Figure 2 - Data Source: EU Factsheet of CAI
However, market access commitment in the manufacturing industry in the CAI seems not really to go beyond the 2020 version of the Chinese Negative List for Foreign Investment. Taking the automotive industry as an example, China has already removed from the Negative List the joint-venture restriction for new-energy, commercial and special-purpose motor vehicles and will lift the joint-venture restriction (Chinese shareholding >=50%) on passenger vehicles by 2022. This means that a Chinese automotive market more accessible to all foreign investors by 2022 can be expected. Taking these circumstances into account, to what extent and at what point China will phase out the joint venture requirement for EU automotive manufacturers could affect their competitiveness in the Chinese market when faced with other foreign investors, for instance, Japanese automotive manufacturers, who would be benefiting from the RCEP(2).
Apart from the manufacturing industry, the CAI will also grant the following increased accesses to the Chinese transportation service market:
- International maritime transportation: China will allow investment in the relevant land-based auxiliary activities, enabling EU companies to invest without restriction in cargo-handling, container depots and stations, maritime agencies, etc. This will allow EU companies to organize a full range of multi-modal door-to-door transportation, including the domestic leg of international maritime transportation.
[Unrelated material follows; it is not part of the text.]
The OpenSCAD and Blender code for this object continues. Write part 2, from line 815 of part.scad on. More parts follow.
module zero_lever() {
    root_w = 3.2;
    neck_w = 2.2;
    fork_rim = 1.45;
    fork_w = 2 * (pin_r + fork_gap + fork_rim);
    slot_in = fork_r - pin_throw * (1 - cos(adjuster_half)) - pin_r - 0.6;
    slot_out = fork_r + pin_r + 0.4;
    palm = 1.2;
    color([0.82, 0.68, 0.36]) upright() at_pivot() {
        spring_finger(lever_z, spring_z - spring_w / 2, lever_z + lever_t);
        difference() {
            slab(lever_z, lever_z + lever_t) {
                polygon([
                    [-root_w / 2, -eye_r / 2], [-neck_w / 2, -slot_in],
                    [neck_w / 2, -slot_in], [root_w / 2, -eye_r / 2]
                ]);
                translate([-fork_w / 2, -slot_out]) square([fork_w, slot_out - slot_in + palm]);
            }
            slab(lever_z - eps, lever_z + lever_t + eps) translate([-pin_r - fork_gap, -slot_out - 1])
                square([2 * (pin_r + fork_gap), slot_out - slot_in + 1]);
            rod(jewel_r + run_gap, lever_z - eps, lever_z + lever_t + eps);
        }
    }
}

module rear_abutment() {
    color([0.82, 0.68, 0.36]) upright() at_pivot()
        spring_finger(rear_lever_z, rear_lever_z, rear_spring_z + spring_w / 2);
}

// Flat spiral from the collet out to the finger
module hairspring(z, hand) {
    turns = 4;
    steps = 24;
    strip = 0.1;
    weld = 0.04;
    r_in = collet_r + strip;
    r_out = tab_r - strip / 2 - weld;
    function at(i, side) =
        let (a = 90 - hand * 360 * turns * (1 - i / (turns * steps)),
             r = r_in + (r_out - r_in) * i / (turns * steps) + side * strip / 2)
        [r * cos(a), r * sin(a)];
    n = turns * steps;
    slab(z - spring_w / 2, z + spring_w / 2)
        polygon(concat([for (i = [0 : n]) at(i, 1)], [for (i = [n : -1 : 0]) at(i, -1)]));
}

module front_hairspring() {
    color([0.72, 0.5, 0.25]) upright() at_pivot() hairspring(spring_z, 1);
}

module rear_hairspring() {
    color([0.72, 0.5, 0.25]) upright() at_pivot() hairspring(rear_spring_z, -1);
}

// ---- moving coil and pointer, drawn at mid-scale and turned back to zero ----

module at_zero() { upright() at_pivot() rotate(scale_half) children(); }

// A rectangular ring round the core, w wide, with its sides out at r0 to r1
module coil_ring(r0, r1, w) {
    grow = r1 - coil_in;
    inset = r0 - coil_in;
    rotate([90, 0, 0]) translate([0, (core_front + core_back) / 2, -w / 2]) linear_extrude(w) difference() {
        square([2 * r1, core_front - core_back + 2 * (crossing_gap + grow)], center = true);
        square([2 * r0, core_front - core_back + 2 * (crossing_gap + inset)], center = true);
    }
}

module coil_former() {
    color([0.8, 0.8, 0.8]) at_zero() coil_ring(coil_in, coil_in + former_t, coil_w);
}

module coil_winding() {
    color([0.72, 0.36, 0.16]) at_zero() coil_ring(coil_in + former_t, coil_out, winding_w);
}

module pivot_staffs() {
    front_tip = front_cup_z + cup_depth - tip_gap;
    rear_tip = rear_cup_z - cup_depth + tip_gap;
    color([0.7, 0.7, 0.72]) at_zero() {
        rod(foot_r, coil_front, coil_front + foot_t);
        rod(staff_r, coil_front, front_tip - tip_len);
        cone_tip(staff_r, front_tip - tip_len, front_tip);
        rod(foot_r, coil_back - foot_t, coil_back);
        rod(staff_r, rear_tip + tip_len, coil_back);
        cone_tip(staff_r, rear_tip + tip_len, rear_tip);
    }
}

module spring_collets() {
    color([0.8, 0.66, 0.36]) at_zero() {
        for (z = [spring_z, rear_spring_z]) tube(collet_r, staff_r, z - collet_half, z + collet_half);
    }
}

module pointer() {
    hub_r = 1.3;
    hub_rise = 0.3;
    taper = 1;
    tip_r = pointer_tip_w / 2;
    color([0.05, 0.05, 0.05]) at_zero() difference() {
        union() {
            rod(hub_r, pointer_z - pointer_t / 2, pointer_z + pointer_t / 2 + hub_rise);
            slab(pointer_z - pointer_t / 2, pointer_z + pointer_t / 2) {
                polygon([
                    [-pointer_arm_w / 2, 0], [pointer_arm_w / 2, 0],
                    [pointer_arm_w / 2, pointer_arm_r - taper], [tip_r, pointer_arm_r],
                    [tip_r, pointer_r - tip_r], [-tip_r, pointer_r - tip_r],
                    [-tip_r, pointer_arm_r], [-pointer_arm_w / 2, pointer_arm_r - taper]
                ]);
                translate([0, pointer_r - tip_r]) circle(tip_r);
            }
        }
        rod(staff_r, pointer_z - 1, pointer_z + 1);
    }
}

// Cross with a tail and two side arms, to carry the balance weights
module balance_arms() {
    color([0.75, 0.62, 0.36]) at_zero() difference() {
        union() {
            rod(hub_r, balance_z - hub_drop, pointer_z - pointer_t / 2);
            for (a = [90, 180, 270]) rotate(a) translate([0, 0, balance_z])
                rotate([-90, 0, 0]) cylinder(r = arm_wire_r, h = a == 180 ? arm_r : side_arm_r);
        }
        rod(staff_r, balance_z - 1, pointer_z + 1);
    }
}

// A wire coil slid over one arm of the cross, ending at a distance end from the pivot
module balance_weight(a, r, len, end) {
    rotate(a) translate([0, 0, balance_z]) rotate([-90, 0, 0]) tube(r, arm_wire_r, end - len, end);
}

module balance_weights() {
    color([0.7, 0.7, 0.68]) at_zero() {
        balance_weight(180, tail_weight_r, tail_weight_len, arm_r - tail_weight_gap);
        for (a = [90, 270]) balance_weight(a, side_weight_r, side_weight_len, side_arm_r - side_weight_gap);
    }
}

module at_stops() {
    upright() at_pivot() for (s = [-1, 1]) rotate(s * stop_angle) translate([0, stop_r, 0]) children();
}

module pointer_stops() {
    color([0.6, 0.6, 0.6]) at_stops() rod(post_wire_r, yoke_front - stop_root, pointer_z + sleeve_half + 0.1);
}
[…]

- Air transportation-related services: While the CAI does not address traffic rights because they are subject to separate aviation agreements, China will open up in the key areas of computer reservation systems, ground handling, and sales and marketing services. China has also removed its minimum capital requirement for rental and leasing of aircraft without crew, going beyond GATS.
Enabling land-based auxiliary activities could allow European transportation service providers to better engage in the Chinese multi-modal shipping market, which is the emphasis of the current Chinese transportation policy. However, considering that the transportation sector will follow the MFN rules, EU operators will also need to compete with other non-EU foreign investors in this field.
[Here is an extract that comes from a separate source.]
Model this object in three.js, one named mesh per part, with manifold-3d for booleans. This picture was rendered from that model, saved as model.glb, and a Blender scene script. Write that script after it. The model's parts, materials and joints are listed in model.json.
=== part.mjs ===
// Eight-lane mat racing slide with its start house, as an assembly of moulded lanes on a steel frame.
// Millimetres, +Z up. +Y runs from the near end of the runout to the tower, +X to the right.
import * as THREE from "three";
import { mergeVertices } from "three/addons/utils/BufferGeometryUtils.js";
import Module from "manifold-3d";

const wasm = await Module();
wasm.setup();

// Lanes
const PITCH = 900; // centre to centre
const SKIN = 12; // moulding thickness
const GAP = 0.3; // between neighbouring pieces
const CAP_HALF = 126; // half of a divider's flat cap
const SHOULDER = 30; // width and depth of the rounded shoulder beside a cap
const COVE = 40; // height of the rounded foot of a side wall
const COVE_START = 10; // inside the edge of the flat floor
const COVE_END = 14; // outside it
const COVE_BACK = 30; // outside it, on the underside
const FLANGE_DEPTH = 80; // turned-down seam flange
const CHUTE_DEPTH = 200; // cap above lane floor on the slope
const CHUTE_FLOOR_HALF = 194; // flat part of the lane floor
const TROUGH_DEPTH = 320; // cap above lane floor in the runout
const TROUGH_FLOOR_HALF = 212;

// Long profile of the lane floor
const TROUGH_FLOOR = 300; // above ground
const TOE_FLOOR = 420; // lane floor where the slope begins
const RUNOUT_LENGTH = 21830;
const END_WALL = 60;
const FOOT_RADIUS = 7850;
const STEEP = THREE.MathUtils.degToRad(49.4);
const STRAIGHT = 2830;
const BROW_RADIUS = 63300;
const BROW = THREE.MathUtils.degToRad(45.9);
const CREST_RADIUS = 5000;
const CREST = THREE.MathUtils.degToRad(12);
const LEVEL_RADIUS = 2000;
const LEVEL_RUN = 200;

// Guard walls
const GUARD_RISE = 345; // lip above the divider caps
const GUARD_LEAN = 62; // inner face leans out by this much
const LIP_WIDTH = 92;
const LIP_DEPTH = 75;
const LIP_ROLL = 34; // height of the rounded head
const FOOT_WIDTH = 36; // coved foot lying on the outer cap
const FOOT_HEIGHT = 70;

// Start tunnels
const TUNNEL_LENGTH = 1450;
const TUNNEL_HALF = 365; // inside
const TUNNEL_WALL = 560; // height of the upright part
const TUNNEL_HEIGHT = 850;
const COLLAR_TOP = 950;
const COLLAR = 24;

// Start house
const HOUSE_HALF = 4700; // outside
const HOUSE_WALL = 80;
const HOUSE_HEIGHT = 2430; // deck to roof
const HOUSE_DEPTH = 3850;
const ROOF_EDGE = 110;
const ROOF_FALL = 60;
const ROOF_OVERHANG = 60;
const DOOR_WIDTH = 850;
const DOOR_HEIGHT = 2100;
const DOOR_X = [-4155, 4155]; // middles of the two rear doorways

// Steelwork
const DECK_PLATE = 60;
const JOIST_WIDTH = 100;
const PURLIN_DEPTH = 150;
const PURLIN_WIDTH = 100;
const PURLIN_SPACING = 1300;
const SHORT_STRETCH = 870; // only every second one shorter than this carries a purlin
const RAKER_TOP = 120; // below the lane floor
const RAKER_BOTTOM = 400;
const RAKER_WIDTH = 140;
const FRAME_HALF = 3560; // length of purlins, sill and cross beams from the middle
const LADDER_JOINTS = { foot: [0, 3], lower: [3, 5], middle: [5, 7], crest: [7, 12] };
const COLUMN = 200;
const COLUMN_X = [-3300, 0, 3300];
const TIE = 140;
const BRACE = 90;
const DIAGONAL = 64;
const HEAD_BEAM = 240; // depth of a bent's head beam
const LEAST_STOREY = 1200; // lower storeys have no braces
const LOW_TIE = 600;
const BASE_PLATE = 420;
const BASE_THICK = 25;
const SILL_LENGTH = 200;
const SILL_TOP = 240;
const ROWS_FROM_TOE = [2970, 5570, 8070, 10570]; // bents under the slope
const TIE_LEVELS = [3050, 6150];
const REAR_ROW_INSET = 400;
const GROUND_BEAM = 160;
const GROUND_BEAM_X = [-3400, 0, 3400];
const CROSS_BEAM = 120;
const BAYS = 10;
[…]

The CAI and “China Plus One”
No doubt, the CAI will encourage European investment in the Chinese market. In light of the “China Plus One” strategy, will the CAI affect foreign enterprises’ decision to shift the investment outside of China to diversify the supply chain?
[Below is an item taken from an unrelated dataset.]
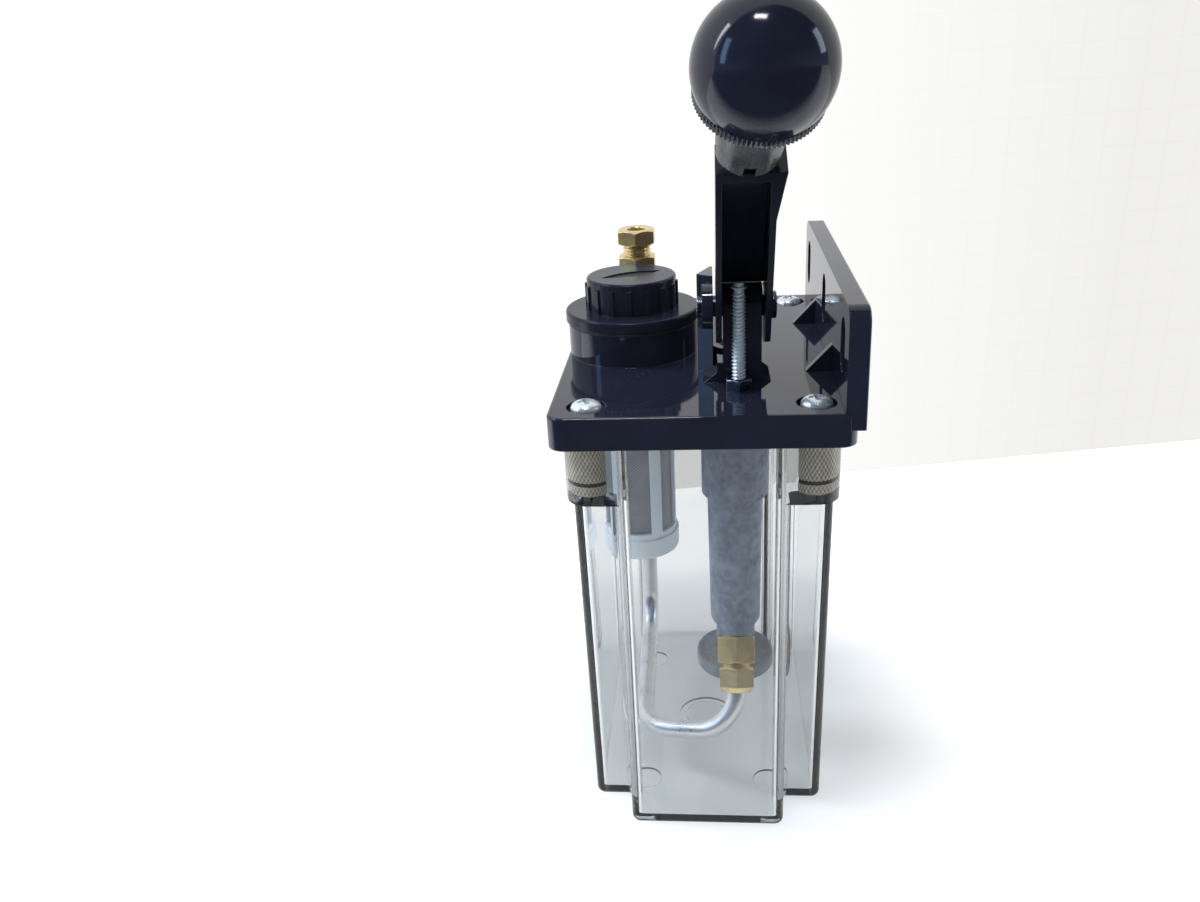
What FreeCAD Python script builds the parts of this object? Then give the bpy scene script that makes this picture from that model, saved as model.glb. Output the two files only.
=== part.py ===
import FreeCAD, Part
import math
import os
import re

import Sketcher

# Hand-operated lubrication pump: clear tank, moulded lid, lever pump and brass pipework.
# Millimetres, +Z up, the lever is pulled towards -Y, origin at the centre of the tank's base.

# Driving dimensions, each written once. Cuts run a millimetre past the faces that they open.
SIZES = {
    "tank_width": 77.2,
    "tank_length": 115.2,
    "tank_height": 133.5,
    "tank_draft": 1.5,
    "tank_wall": 2.4,
    "tank_floor": 3.0,
    "front_lobe_width": 48.8,
    "side_lobe_length": 86.0,
    "tank_corner": 3.0,
    "inner_corner": 1.5,
    "base_corner": 2.0,
    "insert_boss_height": 17.5,
    "insert_boss_corner": 7.0,
    "foot_dimple_width": 10.0,
    "foot_dimple_depth": 0.8,
    "foot_spacing_x": 41.0,
    "foot_spacing_y": 70.0,
    "centre_ring_width": 20.0,
    "centre_ring_band": 2.5,
    "gasket_thickness": 1.0,
    "lid_width": 84.0,
    "lid_length": 122.0,
    "lid_thickness": 9.5,
    "lid_corner": 5.0,
    "lid_edge": 0.8,
    "screw_spacing_x": 63.0,
    "screw_spacing_y": 103.2,
    "screw_width": 5.0,
    "screw_length": 20.0,
    "screw_hole_width": 5.5,
    "screw_head_width": 8.8,
    "screw_head_height": 3.2,
    "screw_head_dome": 2.24,
    "screw_recess_width": 11.0,
    "screw_recess_depth": 1.4,
    "insert_width": 9.0,
    "insert_length": 15.0,
    "insert_groove_width": 1.2,
    "insert_groove_depth": 0.5,
    "insert_groove_rise": 3.0,
    "plate_thickness": 5.7,
    "plate_overhang": 1.9,
    "plate_length": 120.0,
    "plate_rise": 28.0,
    "plate_drop": 5.1,
    "plate_corner": 5.0,
    "slot_width": 8.5,
    "slot_length": 15.0,
    "slot_spacing": 48.0,
    "slot_rise": 15.0,
    "gusset_reach": 7.4,
    "gusset_height": 8.0,
    "gusset_thickness": 2.6,
    "gusset_spacing": 49.0,
    "filler_left": 21.3,
    "filler_back": 0.8,
    "filler_boss_width": 40.7,
    "filler_boss_height": 9.9,
    "filler_seat_width": 33.2,
    "filler_seat_depth": 8.4,
    "filler_bore_width": 26.6,
    "cap_flange_width": 42.2,
    "cap_flange_thickness": 3.3,
    "cap_grip_width": 28.0,
    "cap_grip_height": 9.9,
    "cap_rib_reach": 0.6,
    "cap_rib_width": 1.8,
    "cap_rib_drop": 2.2,
    "cap_rib_count": 16,
    "cap_plug_width": 32.4,
    "cap_plug_length": 5.6,
    "cap_plug_wall": 2.2,
    "cap_recess_length": 20.0,
    "cap_recess_width": 6.0,
    "cap_recess_depth": 0.4,
    "cap_recess_turn": 24.0,
    "cap_seal_thickness": 1.0,
    "strainer_flange_width": 32.6,
    "strainer_flange_thickness": 2.0,
    "strainer_width": 24.0,
    "strainer_wall": 1.3,
    "strainer_foot_width": 25.6,
    "strainer_foot_height": 7.0,
    "strainer_length": 74.0,
    "strainer_floor": 1.6,
    "window_width": 8.2,
    "window_height": 52.0,
    "window_rise": 9.0,
    "mesh_thickness": 0.4,
    "pump_right": 10.2,
    "pump_front": 18.0,
    "barrel_upper_width": 20.9,
    "barrel_upper_length": 32.0,
    "barrel_step_length": 2.0,
    "barrel_lower_width": 17.4,
    "barrel_bottom_width": 16.2,
    "barrel_length": 81.0,
    "barrel_corner": 4.0,
    "barrel_spigot_width": 18.0,
    "barrel_spigot_length": 5.0,
    "barrel_bore_width": 12.0,
    "barrel_bottom_thickness": 8.5,
    "foot_block_width": 11.0,
    "foot_block_length": 7.0,
    "filter_back": 8.0,
    "filter_width": 26.0,
    "filter_thickness": 6.0,
    "filter_edge": 1.2,
    "filter_gap": 8.0,
    "stem_width": 6.4,
    "stem_bore_width": 2.6,
    "stem_sink": 3.0,
    "inlet_bore_width": 3.0,
    "ball_chamber_width": 5.2,
    "ball_chamber_length": 4.6,
    "check_ball_width": 4.0,
    "check_ball_gap": 0.05,
    "piston_length": 9.0,
    "piston_clearance": 0.05,
    "piston_rest_gap": 0.6,
    "piston_groove_width": 2.4,
    "piston_groove_depth": 1.6,
    "rod_width": 5.0,
    "rod_clearance": 0.05,
    "rod_guide_width": 14.0,
    "rod_guide_height": 7.0,
    "rod_seal_width": 9.6,
    "rod_seal_height": 2.6,
    "rod_eye_thickness": 6.0,
    "rod_eye_width": 8.8,
    "rod_eye_height": 9.0,
    "link_slot_play": 0.5,
    "link_slot_travel": 1.6,
    "spring_wire": 1.2,
    "spring_width": 10.0,
    "spring_turns": 9.0,
    "spring_gap": 0.05,
    "pivot_front": 28.5,
    "pivot_rise": 21.2,
    "pivot_pin_width": 6.0,
    "pivot_clearance": 0.05,
    "pin_head_width": 7.8,
    "pin_head_length": 2.0,
    "pin_head_round": 0.5,
    "pin_end_gap": 0.3,
    "spine_left": 6.6,
    "spine_right": 17.5,
    "spine_depth": 11.6,
    "tower_foot_left": 4.9,
    "tower_foot_right": 16.2,
    "tower_foot_height": 6.0,
    "tower_foot_length": 21.0,
    "rib_reach": 4.0,
    "rib_height": 3.2,
    "rib_length": 14.0,
    "ear_left": -0.7,
    "ear_right": 3.9,
    "ear_back": 14.0,
    "ear_back_width": 0.8,
    "ear_front_left": 23.0,
    "ear_front_right": 26.0,
    "ear_rise": 29.3,
    "pin_boss_left": 0.8,
    "pin_boss_width": 13.0,
    "link_arm_drop": 4.0,
    "link_pin_width": 4.0,
    "lever_centre": 12.05,
    "lever_width": 14.9,
    "lever_wall": 1.6,
    "lever_lean": 27.5,
    "lever_front": 14.9,
    "lever_back": 5.0,
    "lever_top_back": -2.5,
    "lever_top": 55.5,
    "lever_web_start": 5.8,
    "lever_lobe": 5.0,
    "lever_lobe_corner": 4.0,
    "lever_chin": 5.0,
    "lever_shank_width": 9.6,
    "lever_shank_sink": 9.0,
    "lever_bolster": 2.5,
    "lever_flare": 2.2,
    "lever_flare_length": 14.0,
    "neck_bend": 17.0,
    "neck_tilt": 5.6,
    "knob_distance": 31.1,
    "knob_width": 32.0,
    "knob_bore_depth": 12.0,
    "knob_band_width": 29.9,
    "knob_band_height": 3.0,
    "knob_band_drop": 7.2,
    "sleeve_width": 15.8,
    "sleeve_top_width": 17.4,
    "sleeve_length": 12.9,
    "sleeve_sink": 1.2,
    "sleeve_fit": 0.1,
    "sleeve_slot_width": 3.0,
    "sleeve_slot_height": 3.2,
    "stop_right": 10.9,
    "stop_front": 39.2,
    "stop_width": 4.0,
    "stop_rise": 30.9,
    "stop_sink": 12.0,
    "stop_tip_width": 3.0,
    "stop_tip_height": 1.2,
    "stop_tip_bevel": 0.5,
    "stop_ring_width": 4.6,
    "stop_ring_height": 0.8,
    "stop_neck_width": 3.2,
    "stop_neck_height": 1.0,
    "lock_nut_flats": 7.0,
    "lock_nut_height": 3.4,
    "delivery_tilt": 30.0,
    "delivery_forward": 1.5,
    "delivery_seat_width": 12.5,
    "delivery_seat_reach": 7.0,
    "delivery_flats": 12.0,
    "delivery_hex_length": 9.0,
    "delivery_thread_width": 9.6,
    "delivery_thread_length": 7.0,
    "delivery_spigot_width": 8.0,
    "delivery_spigot_length": 4.0,
    "delivery_nut_flats": 11.0,
    "delivery_nut_length": 8.0,
    "delivery_nut_gap": 1.4,
    "tube_width": 6.0,
    "tube_wall": 1.0,
    "tube_fit": 0.1,
    "tube_end_gap": 0.2,
    "tube_drop": 13.0,
    "tube_run_back": 28.0,
    "tube_run_height": 17.5,
    "tube_rear_height": 24.0,
    "tube_bend": 14.0,
    "outlet_back": 33.4,
    "outlet_boss_width": 17.0,
    "outlet_boss_height": 11.0,
    "outlet_hex_flats": 12.0,
    "outlet_hex_height": 12.0,
    "outlet_thread_width": 9.6,
    "outlet_thread_height": 7.6,
    "outlet_shank_reach": 6.0,
    "outlet_nut_flats": 12.0,
    "outlet_nut_height": 5.0,
    "outlet_nut_gap": 3.8,
    "outlet_backnut_flats": 12.0,
    "outlet_backnut_height": 4.0,
}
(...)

For the majority of European investors committed to the Chinese market (Figure 3)(3), the CAI is likely to reinforce their strategy to diversify their supplies onshore. Instead of seeking alternative international suppliers, some foreign investors will seek to secure multiple suppliers within China and improve the manufacturing capacity of their plants in China.
The growing investment in the Chinese market could generate new Chinese demand for European goods, particularly high-tech intermediate products. The European automotive manufacturers are keen to expand in the Chinese new-energy vehicle market. Some intermediate products, such as semiconductors for electric vehicles (EV) manufactured in China, rely heavily on foreign supply. However, these high-tech industrial products are placed at the forefront of Chinese industrial strategies to improve self-reliance, implying a declining demand from external suppliers in the long run.
Figure 3 - Date source: Figure 8 of the European Business in China Business Confidence Survey in 2020 published by the EU Chamber of Commerce in China
What about European companies seeking to diversify their suppliers outside of China? Here we address this topic from both a state level and a company level. Behind the “China Plus One” strategy is a joint effort from companies seeking to improve their supply chain resilience and states trying to enhance the national economic security.
- At the state level, the policy support to diversify the supply chain outside of China will continue, despite the investment agreement. For instance, the recent visit to India in January 2021 of Emmanuel Bonne, the diplomatic advisor to the French president, emphasized the Indo-Pacific region as being strategic to addressing the supply chain diversification for French companies. The state-level economic policy can create business motives for companies to seek alternative options outside of China.
- From the company level, with an improved level playing field for EU companies to the Chinese market, businesses focusing on the Chinese market will tend to diversify their suppliers geographically proximate to China to better serve the market. The Regional Comprehensive Economic Partnership signed last November provides a rationale to diversifying the supply chain for the signatories, especially Southeast Asian countries, due to its lowered trade barriers with China. On top of this, the exclusion of trade aspects in the CAI does not provide extra motivation for European companies to source from China or Chinese companies to source from the EU. However, the CAI will create new trade flows between China and the EU, as mentioned above.
Bumpy Road Ahead…
The concerns over transatlantic relations, implementation, and labor rights issues in China are likely to become hurdles for the future ratification process in the EU parliament.
The CAI may not serve the best interests of transatlantic relations, especially as the EU and the US are jointly calling for a more coordinated approach to addressing China. For the EU, concluding the agreement 20 days before the arrival of the new Biden Administration signals its desire to seek a balance between maintaining strategic autonomy and a warming up of transatlantic relations. For China, a major investment agreement with the EU also provides a means to deal with the new Biden Administration’s collective approach to addressing China.
Implementation and enforcement of the agreement will be the key. Currently, investment protection and dispute settlement remain under negotiation. The EU plans to conclude this part within two years. The degree to which the clauses will protect EU firms' interest and ensure the enforcement of the agreement also generates concerns among the lawmakers of the EU parliament.
[1] The ASEAN surpassed the EU in 2020 for the very first time, becoming China’s largest trading partner.
[2] European Commission has published the agreement in principle with some annexes to be published in February. The more concrete content in terms of market access is yet to be revealed.
[3] This is generated from the 2020 Business Confident Survey's data issued by the EU Chamber of Commerce in China.